Nor did Her Majesty give Royal Assent to either bill on the lawn of the Canadian Parliament. She gave Royal Assent to the Canada Act 1982 in Britain, since it was an Act of the British Parliament.

No separate Royal Assent was needed for the Constitution Act, 1982, since it was part of the Canada Act 1982. Rather, s. 1 of the Canada Act 1982 provided that the Constitution Act, 1982 would come into force as provided by that Act. Section 58 of the Constitution Act, 1982 provided that that Act came into force by proclamation by either the Queen or the Governor General, under the Great Seal of Canada.

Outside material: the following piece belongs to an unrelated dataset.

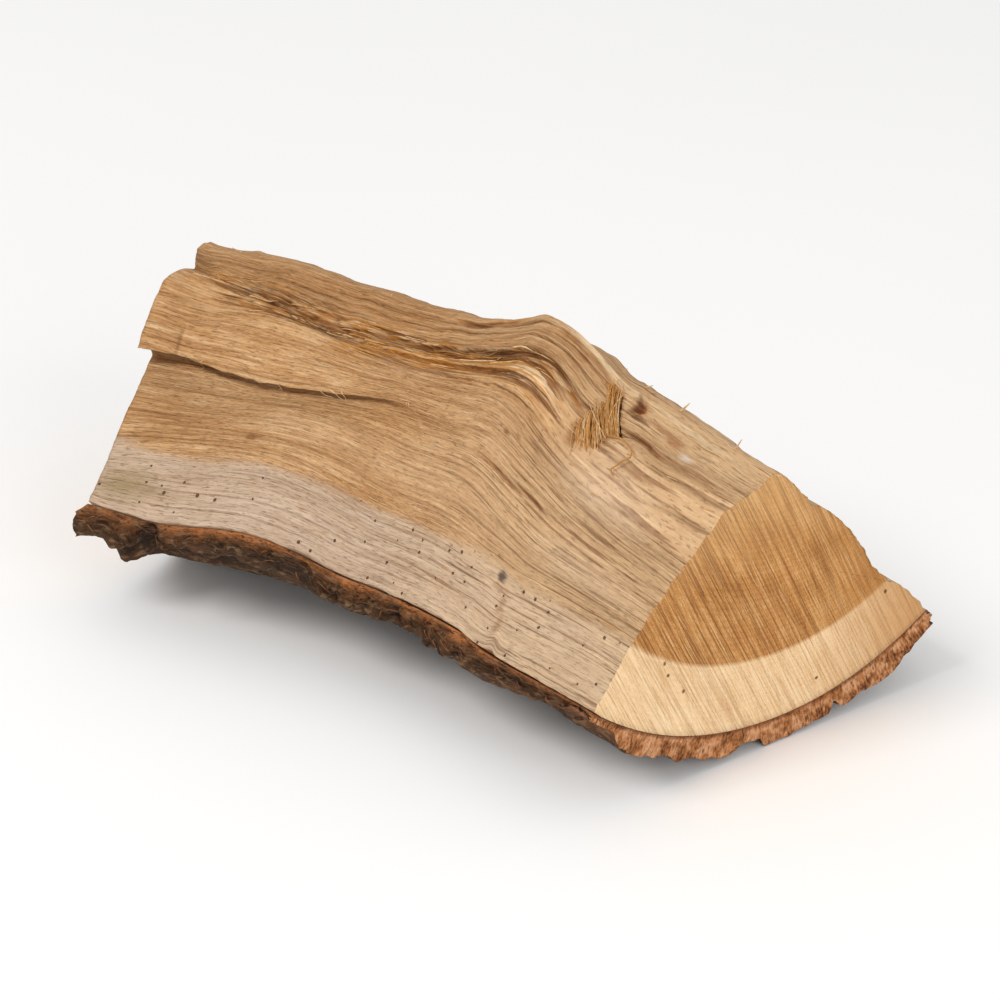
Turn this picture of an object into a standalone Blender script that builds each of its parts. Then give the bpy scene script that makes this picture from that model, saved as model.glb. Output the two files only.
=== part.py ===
"""A split log: a wedge of an oak round with its bark still on, lying on the bark with its ridge up.

Two things make it up. The wood is the wedge: two torn split faces that meet in a ridge, two sawn ends, and
the rounded side that grew under the bark. The bark is the sheet that covers that rounded side.

X runs along the grain, from the far sawn end to the near one. Y points away from the front split face and Z
points up. A station is a place along the log, from 0 at the far end to 1 at the near end. Each cross-section
is drawn square to the grain, in two sizes: across, which is positive away from the front face, and height.
The origin is on the ground, under the middle of the log's box. All sizes are in metres.
"""

import math

import bmesh
import bpy
import numpy as np

# Along the log.
LENGTH = 0.250
BEND = math.radians(12.0)  # each sawn end is turned this far from the X axis
BEND_STARTS, BEND_ENDS = 0.25, 0.85
MIDDLE = (0.0005, 0.0047)  # plan place of the origin, from the middle of the line between the ridge's ends
STATIONS = 41
STEPS_BETWEEN = 20  # small steps that the grain line takes from each station to the next

# The tree that the wedge was split from: its centre line and its size under the bark.
PITH_ACROSS, PITH_HEIGHT = 0.0054, 0.1303
TREE_RADIUS = 0.1210
CORNER_EASE = 0.3  # the share of the barked side over which its radius eases from a corner's to the tree's

# The wedge's corners, as (station, size) pairs joined by smooth steps.
RIDGE_WIDTH = 0.0110
RIDGE_IN_FRONT, RIDGE_BEHIND = 0.4, 0.6  # the shares of the ridge's width either side of its middle line
RIDGE_DROP = ((0.0, 0.0030), (0.6, 0.0030), (0.75, 0.0050), (1.0, 0.0050))  # from front edge to back edge
RIDGE_HEIGHT = ((0.0, 0.1070), (0.15, 0.1080), (0.35, 0.1040), (0.75, 0.1030), (1.0, 0.0990))
FRONT_CORNER_ACROSS = ((0.0, -0.0770), (0.08, -0.0735), (1.0, -0.0720))
FRONT_CORNER_HEIGHT = (
    (0.0, 0.0410), (0.08, 0.0380), (0.25, 0.0435), (0.45, 0.0375),
    (0.70, 0.0365), (0.77, 0.0345), (1.0, 0.0382),
)
BACK_CORNER_ACROSS = ((0.0, 0.0640), (0.5, 0.0690), (1.0, 0.0678))
BACK_CORNER_HEIGHT = ((0.0, 0.0300), (0.5, 0.0275), (1.0, 0.0272))

# The knot near the middle lifts the ridge, and a hollow was torn out beside it.
KNOT_STATION, KNOT_SPREAD = 0.590, 0.095
KNOT_RISE, KNOT_SHIFT = 0.0112, 0.0030
KNOT_RISE_BEHIND = 0.25  # the share of the rise that the ridge's back edge takes
HOLLOW_STATION, HOLLOW_SPREAD = 0.74, 0.055
HOLLOW_PLACE, HOLLOW_WIDTH = 0.15, 0.08
HOLLOW_DEPTH = 0.0045

# The front split face. A place on it runs from 0 at the ridge to 1 at the front corner.
CROWN = ((0.0, 0.0000), (0.5, 0.0040), (1.0, 0.0056))  # how far the face swells between its edges
SWELL_RISES, SWELL_FALLS = 0.20, 0.35  # the shares of the face over which it does
SHEET = ((0.0, 0.0120), (0.07, 0.0058), (0.27, 0.0032), (0.47, 0.0), (1.0, 0.0))  # left by a second split
SHEET_RISES = 0.16
LEDGE_PLACE = ((0.0, 0.445), (0.1, 0.430), (0.19, 0.450), (0.3, 0.415), (0.45, 0.370), (1.0, 0.370))
LEDGE_SLOPE = 0.015  # the share of the face that the step down from the sheet takes up
LEDGE_EDGE = 1e-6  # the sheet's last point lies this much above the ledge, to be on the sheet
ABOVE_LEDGE = 0.05  # and the one before it this much
GROOVE = ((0.0, 0.0045), (0.3, 0.0035), (0.68, 0.0030), (0.75, 0.0), (1.0, 0.0))
GROOVE_PLACE = ((0.0, 0.060), (0.1, 0.105), (0.22, 0.195), (0.5, 0.150), (0.7, 0.190), (1.0, 0.190))
GROOVE_WIDTH = 0.050
RIDGE_UNCUT = 0.03  # the share of the face by the ridge over which the groove and the hollow run out

# The back split face.
BACK_WAVE = 0.0022
WAVES_DOWN, WAVES_ALONG = 9.0, 5.0  # radians from edge to edge, and from end to end

# The bark.
GAP = 0.0003  # left between the bark and the wood, so that the two solids never touch
BARK_THICKNESS = ((0.0, 0.0095), (0.12, 0.0095), (0.45, 0.0105), (0.85, 0.0120), (1.0, 0.0085))
BARK_AT_FRONT = ((0.0, 1.0), (0.12, 0.95), (0.30, 1.12), (0.70, 1.12), (0.90, 0.80), (1.0, 0.58))
BARK_FRONT_REACH = 0.18  # the share of the way round that the front's own thickness reaches
BARK_LUMPS = 0.0010
LUMPS_ALONG, LUMPS_ROUND = 46.0, 22.0  # radians from end to end, and round the bark
BEND_ALONG, WAVE_OF_BEND_ALONG = 2.0, 15.0
BEND_ROUND, WAVE_OF_BEND_ROUND = 1.5, 19.0

# Finishes: linear colour and roughness.
WOOD_FINISH = (0.58, 0.37, 0.18), 0.75
BARK_FINISH = (0.16, 0.07, 0.035), 0.90
SHARP_ANGLE = math.radians(35.0)

# Places of the section's points, as shares of each side.
FRONT_PLACES = (0.0, 0.03, 0.07, 0.11, 0.15, 0.19, 0.24, 0.31)
BELOW_LEDGE = (0.12, 0.30, 0.50, 0.70, 0.86)
BACK_PLACES = (0.0, 0.12, 0.24, 0.36, 0.48, 0.60, 0.72, 0.86)
ROUND_PLACES = np.linspace(0.0, 1.0, 19)


def smooth_step(amount):
    """Goes from 0 to 1 with level ends: 3 t squared less 2 t cubed."""
    held = np.clip(amount, 0.0, 1.0)
    return held * held * (3.0 - 2.0 * held)


def along(pairs, station):
    """The size at a station, with a smooth step from each pair to the next."""
    size = pairs[0][1]
    for (start, low), (end, high) in zip(pairs[:-1], pairs[1:]):
        size = size + (high - low) * smooth_step((station - start) / (end - start))
    return size


def hump(place, centre, spread):
    """A rounded hump of height 1 at its centre."""
    return math.exp(-(((place - centre) / spread) ** 2))


def heading(station):
    """The angle of the grain from the X axis, from one end's turn through nothing to the other's."""
    return BEND * (1.0 - 2.0 * smooth_step((station - BEND_STARTS) / (BEND_ENDS - BEND_STARTS)))


def grain_line():
    """Plan places and headings of the stations: small steps along the heading, summed."""
    fine = np.linspace(0.0, 1.0, STEPS_BETWEEN * (STATIONS - 1) + 1)
    middles = (fine[1:] + fine[:-1]) / 2.0
    step = LENGTH / (len(fine) - 1)
    x = np.concatenate([[0.0], np.cumsum(np.cos(heading(middles)) * step)])
    y = np.concatenate([[0.0], np.cumsum(np.sin(heading(middles)) * step)])
    x -= (x[0] + x[-1]) / 2.0 + MIDDLE[0]
    y -= (y[0] + y[-1]) / 2.0 + MIDDLE[1]
    at_stations = slice(None, None, STEPS_BETWEEN)
    return x[at_stations], y[at_stations], heading(fine[at_stations]), fine[at_stations]


def knot_lift(station):
    return hump(station, KNOT_STATION, KNOT_SPREAD)


def ridge_front(station):
    """The ridge's front edge, which the knot lifts and pushes back."""
    lift = knot_lift(station)
    height = along(RIDGE_HEIGHT, station) + KNOT_RISE * lift
    return np.array([KNOT_SHIFT * lift - RIDGE_IN_FRONT * RIDGE_WIDTH, height])


def ridge_back(station):
    """The ridge's back edge, a little lower, which takes less of the knot's rise."""
    lift = knot_lift(station)
    height = along(RIDGE_HEIGHT, station) + KNOT_RISE * KNOT_RISE_BEHIND * lift - along(RIDGE_DROP, station)
    return np.array([KNOT_SHIFT * lift + RIDGE_BEHIND * RIDGE_WIDTH, height])


def front_corner(station):
    return np.array([along(FRONT_CORNER_ACROSS, station), along(FRONT_CORNER_HEIGHT, station)])


def back_corner(station):
    return np.array([along(BACK_CORNER_ACROSS, station), along(BACK_CORNER_HEIGHT, station)])


def front_relief(station, place):
    """How far the front face stands out of the flat plane between its two edges."""
    swell = along(CROWN, station) * smooth_step(place / SWELL_RISES)
    swell = swell * smooth_step((1.0 - place) / SWELL_FALLS)
    ledge = along(LEDGE_PLACE, station)
    sheet = along(SHEET, station) * smooth_step(place / SHEET_RISES) * (place < ledge)
    groove = along(GROOVE, station) * hump(place, along(GROOVE_PLACE, station), GROOVE_WIDTH)
    hollow = hump(station, HOLLOW_STATION, HOLLOW_SPREAD) * hump(place, HOLLOW_PLACE, HOLLOW_WIDTH)
    hollow = HOLLOW_DEPTH * hollow
    return swell + sheet - (groove + hollow) * smooth_step(place / RIDGE_UNCUT)


def front_side(station):
    """Points down the front face, from the ridge's front edge to the front corner."""
    ridge = ridge_front(station)
    corner = front_corner(station)
    down = (corner - ridge) / np.linalg.norm(corner - ridge)
    out = np.array([down[1], -down[0]])
    ledge = along(LEDGE_PLACE, station)
    places = [*FRONT_PLACES, ledge - ABOVE_LEDGE, ledge - LEDGE_EDGE, ledge + LEDGE_SLOPE]
    places += [ledge + LEDGE_SLOPE + share * (1.0 - ledge - LEDGE_SLOPE) for share in BELOW_LEDGE]
    return [ridge + (corner - ridge) * place + out * front_relief(station, place) for place in places]


def back_side(station):
    """Points down the back face, from the ridge's back edge to just above the back corner."""
    ridge = ridge_back(station)
    corner = back_corner(station)
    down = (corner - ridge) / np.linalg.norm(corner - ridge)
    out = np.array([-down[1], down[0]])
    points = []
    for place in BACK_PLACES:
        wave = math.sin(WAVES_DOWN * place + WAVES_ALONG * station) * math.sin(math.pi * place) * BACK_WAVE
        points.append(ridge + (corner - ridge) * place + out * wave)
    return points


def round_side(station, extra=0.0):
    """Points round the side under the bark, from the front corner to the back one.

    They lie on a circle about the pith whose radius eases from each corner's own distance to the tree's.
    extra is added to the radius: one number, or one for each point.
    """
    pith = np.array([PITH_ACROSS, PITH_HEIGHT])
    front, back = front_corner(station) - pith, back_corner(station) - pith
    from_angle, to_angle = math.atan2(front[1], front[0]), math.atan2(back[1], back[0])
    angles = from_angle + (to_angle - from_angle) * ROUND_PLACES
    by_front = smooth_step(1.0 - ROUND_PLACES / CORNER_EASE)
    by_back = smooth_step(1.0 - (1.0 - ROUND_PLACES) / CORNER_EASE)
    radius = TREE_RADIUS + (np.linalg.norm(front) - TREE_RADIUS) * by_front
    radius = radius + (np.linalg.norm(back) - TREE_RADIUS) * by_back + extra
    return list(pith + np.stack([np.cos(angles), np.sin(angles)], axis=1) * radius[:, None])


def wood_section(station):
    """The wedge's outline: down the front, round the barked side, and up the back to the ridge."""
    return front_side(station) + round_side(station) + back_side(station)[::-1]


def bark_thickness(station):
    """The bark's thickness round the section: its mean, with its own share at the front, and low lumps.

    The lumps are waves along the log times waves round it, and each kind is bent by the other.
    """
    by_front = smooth_step(1.0 - ROUND_PLACES / BARK_FRONT_REACH)
    at_front = 1.0 + (along(BARK_AT_FRONT, station) - 1.0) * by_front
    bend_along = BEND_ALONG * np.sin(WAVE_OF_BEND_ALONG * ROUND_PLACES)
    bend_round = BEND_ROUND * math.sin(WAVE_OF_BEND_ROUND * station)
    lumps = np.sin(LUMPS_ALONG * station + bend_along) * np.cos(LUMPS_ROUND * ROUND_PLACES + bend_round)
    return along(BARK_THICKNESS, ROUND_PLACES) * at_front + BARK_LUMPS * lumps


def bark_section(station):
    """The bark's outline: round its inner side, and back round its outer one, pressed level on the ground."""
    outer = round_side(station, GAP + bark_thickness(station))
    grounded = [np.array([across, max(height, 0.0)]) for across, height in outer]
    return round_side(station, GAP) + grounded[::-1]


def loft(name, section, material):
    """A closed body through one section for each station, capped with flat sawn ends."""
    x, y, headings, stations = grain_line()
    mesh = bmesh.new()
    rings = []
    for centre_x, centre_y, angle, station in zip(x, y, headings, stations):
        side = (-math.sin(angle), math.cos(angle))
        points = section(station)
        rings.append([mesh.verts.new((centre_x + side[0] * a, centre_y + side[1] * a, z)) for a, z in points])
    for one, other in zip(rings[:-1], rings[1:]):
        for k in range(len(one)):
            mesh.faces.new((one[k - 1], one[k], other[k], other[k - 1]))
    mesh.faces.new(rings[0])
    mesh.faces.new(rings[-1])
    bmesh.ops.recalc_face_normals(mesh, faces=mesh.faces)
    bmesh.ops.triangulate(mesh, faces=mesh.faces)
    data = bpy.data.meshes.new(name)
    mesh.to_mesh(data)
    mesh.free()
    data.shade_smooth()
    data.set_sharp_from_angle(angle=SHARP_ANGLE)
    data.materials.append(material)
    body = bpy.data.objects.new(name, data)
    bpy.context.scene.collection.objects.link(body)
    return body


def principled(name, colour, roughness):
    material = bpy.data.materials.new(name)
    material.use_nodes = True
    shader = material.node_tree.nodes["Principled BSDF"]
    shader.inputs["Base Color"].default_value = (*colour, 1.0)
    shader.inputs["Roughness"].default_value = roughness
    shader.inputs["Metallic"].default_value = 0.0
    return material


def make_wood():
    """The wedge of wood, pale tan oak."""
    return loft("wood", wood_section, principled("wood", *WOOD_FINISH))


def make_bark():
    """The sheet of red-brown bark on the rounded side."""
    return loft("bark", bark_section, principled("bark", *BARK_FINISH))


def clear_scene():
    for thing in list(bpy.data.objects):
        bpy.data.objects.remove(thing)


clear_scene()
make_wood()
make_bark()
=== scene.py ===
"""A split log: a wedge of oak with its bark, its torn grain, its knot and its loose fibres.

The file is laid out as an add-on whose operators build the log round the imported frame. Run as a script, it
builds everything once. X runs along the grain, from the far sawn end to the near one, Y points away from the
front split face and Z points up. A station is a place along the log, from 0 at the far end to 1 at the near
end. A cross-section is drawn in two sizes: across, positive away from the front face, and height. All sizes
are in metres.
"""

import math

import bpy
import numpy as np
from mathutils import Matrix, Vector


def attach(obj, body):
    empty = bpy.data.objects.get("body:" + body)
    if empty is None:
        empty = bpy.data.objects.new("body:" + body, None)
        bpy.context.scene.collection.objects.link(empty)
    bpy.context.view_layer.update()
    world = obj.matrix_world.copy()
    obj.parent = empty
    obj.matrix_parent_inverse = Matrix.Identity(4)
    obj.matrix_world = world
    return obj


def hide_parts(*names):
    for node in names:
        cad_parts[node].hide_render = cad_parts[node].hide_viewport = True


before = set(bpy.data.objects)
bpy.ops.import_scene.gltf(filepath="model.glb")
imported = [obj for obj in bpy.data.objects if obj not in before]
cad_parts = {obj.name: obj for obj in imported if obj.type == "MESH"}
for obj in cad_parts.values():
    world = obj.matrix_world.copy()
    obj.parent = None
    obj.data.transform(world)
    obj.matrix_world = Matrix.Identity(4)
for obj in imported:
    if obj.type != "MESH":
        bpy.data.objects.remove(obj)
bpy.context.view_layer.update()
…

That Proclamation, bringing the Act into force, is what Her Majesty signed on April 17, 1982. Here’s an image of the Proclamation; and here’s the text of the Proclamation. It was not the Constitution Act, 1982 itself which she signed.

This is important, also, in terms of the command and control of British nuclear forces in the modern era. A nuclear attack might come with just a few minutes of warning. Someone has to be in charge, and known to be in charge; the Queen remains commander-in-chief, but de facto civilian control of the military is exercised by the PM. See Peter Hennessey’s excellent The Secret State for a discussion of this.

That’s a very handsome document… but is the red ink smeared in the upper-left corner (from the words “United” and “whom,” in particular, it looks like)?

Yes. The original was hand-done calligraphy, by ink and pen. It was raining a bit in Ottawa on April 17, and the signing ceremony was held on the lawn of Parliament Hill. The Proclamation got spattered a bit, and I remember reading that one word got smeared.

It’s history. More interesting than a laser print.

Oh, definitely true.

Which means, as some pundit once upon a time suggested, that without an activist monarch a Prime Minister could have held on like a rump parliament without a parliament for an indefinite period.

(Isn’t this what Indira Gandhi did, using a “state of emergency” decree to postpone elections, and the result was when she called elections she was defeated.)

IIRC, the quote was from Wikipedia. Imagine that, Wikipedia inaccurate. :slight_smile: I stand corrected. Apologies. Thank you.